Life in private equity might seem glamorous and hugely lucrative, but behind all the stories of profit are immense analytical skills that aim to find out whether a deal really is viable for a company.
Suffice to say, those that are able to successfully use these skills are the ones which boast the big balance sheets. Those that aren’t able to vet a deal successfully, won’t last within the industry very long.
It’s because of this that we found an interview with Marc Leder really interesting. Leder, the co-CEO of Sun Capital, participated in an interview in which he was asked just what he looked for in those companies that he was looking at investing in. Here, we’ll take a look at some of his answers.
Factor #1 – The underachieving company
There are some private equity firms out there which will only target companies which are performing exceptionally well and making huge amounts of profit. This is all well and good but naturally, these companies cost astronomical amounts to invest in initially.

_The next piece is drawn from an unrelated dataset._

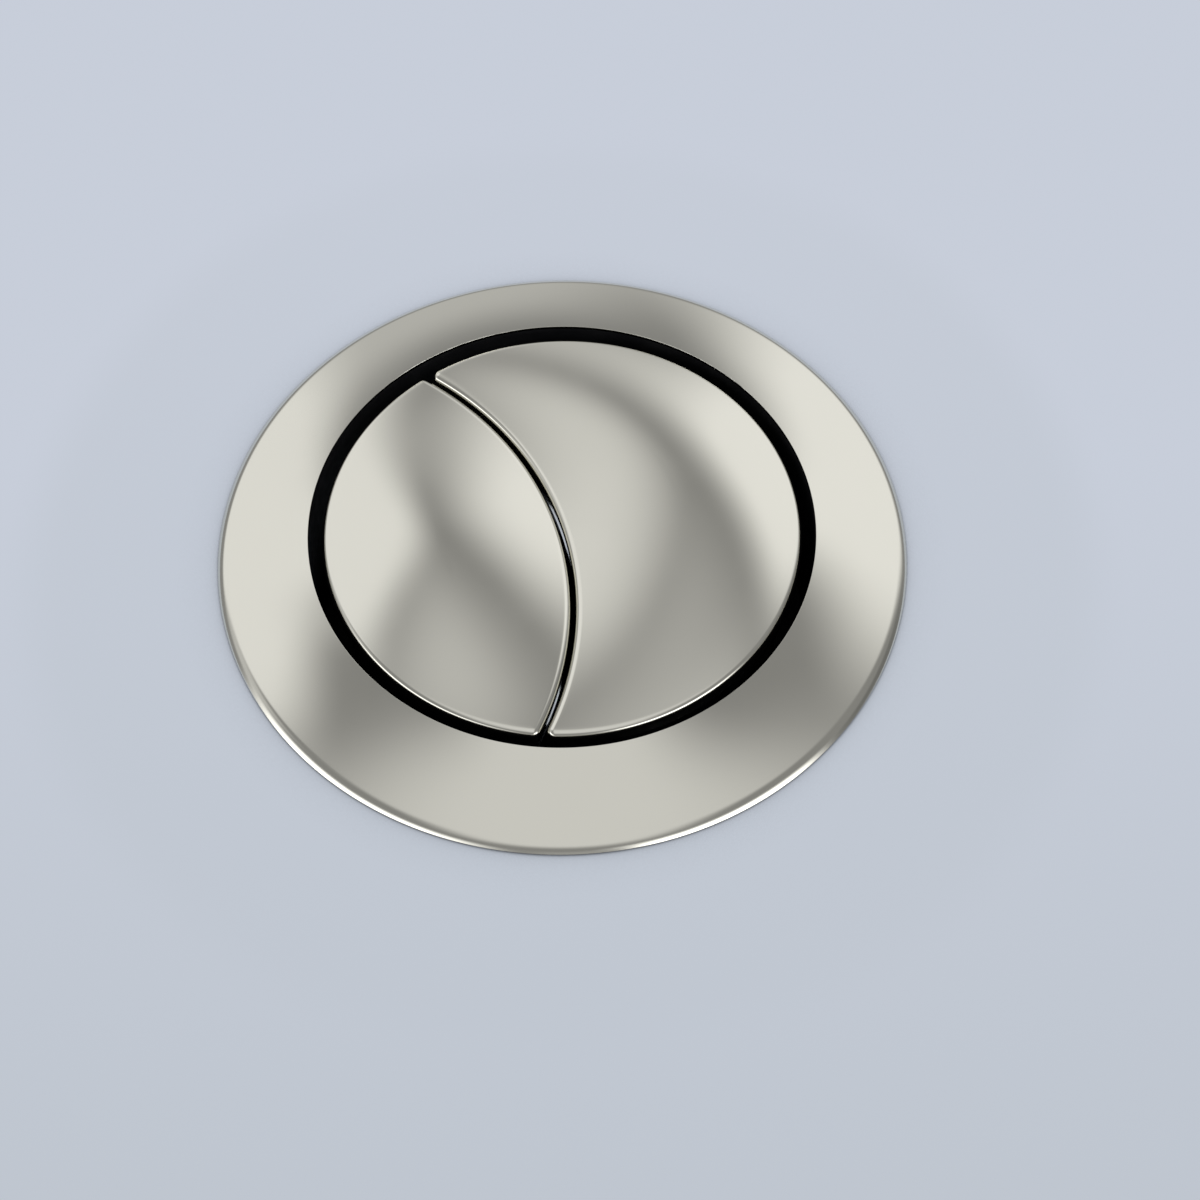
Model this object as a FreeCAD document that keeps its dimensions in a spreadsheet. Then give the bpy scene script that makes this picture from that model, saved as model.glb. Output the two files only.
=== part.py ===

Instead, Leder looks out for those firms which are underachieving. Failing that, he’ll try and seek out a company which is clearly challenged and needs fixing to restore it to glory. The company could be struggling for a number of reasons; whether it is a lack of investment or poor management.
By taking on companies of this ilk, it means that they are cheaper to invest in but also, the potential rewards can be much bigger if they decide to sell in the future.
Factor #2 – Can operational expertise make a difference?
This is probably something which separates the experienced private equity group, from those that are just starting out. In the case of Sun Capital, this is the definition of experienced and for this reason holds a strong operational presence with some impressive individuals.
In the case of this factor, Leder has to see that the target company will benefit with these individuals at his disposal. Again, if the company is underachieving there’s a very good chance that they will make a difference, but Leder also has to see if his employees have experience in dealing with the problems and industry which they are considering.
For example, Sun Capital have invested in a lot of restaurants over the years. For this reason they possess fantastic experience in the field, meaning that they can instantly make an impact when they invest in a business in the industry.
On the flip side, if they don’t have experience in a particular niche, it makes it much harder to make a difference through that “operational expertise”.
Factor #3 – The existing management team
Finally, there is great consideration placed on the existing management team that is involved within the business. There has to be evidence that this team can quickly adapt to the new changes, so that both parties can collaborate and make that crucial difference.
Contrary to popular belief, private equity isn’t about a firm implementing a completely new management structure. While some individuals might be deployed to aid with management, on the whole it’s left to the existing team who already know the business and can probably make a difference in quicker speeds.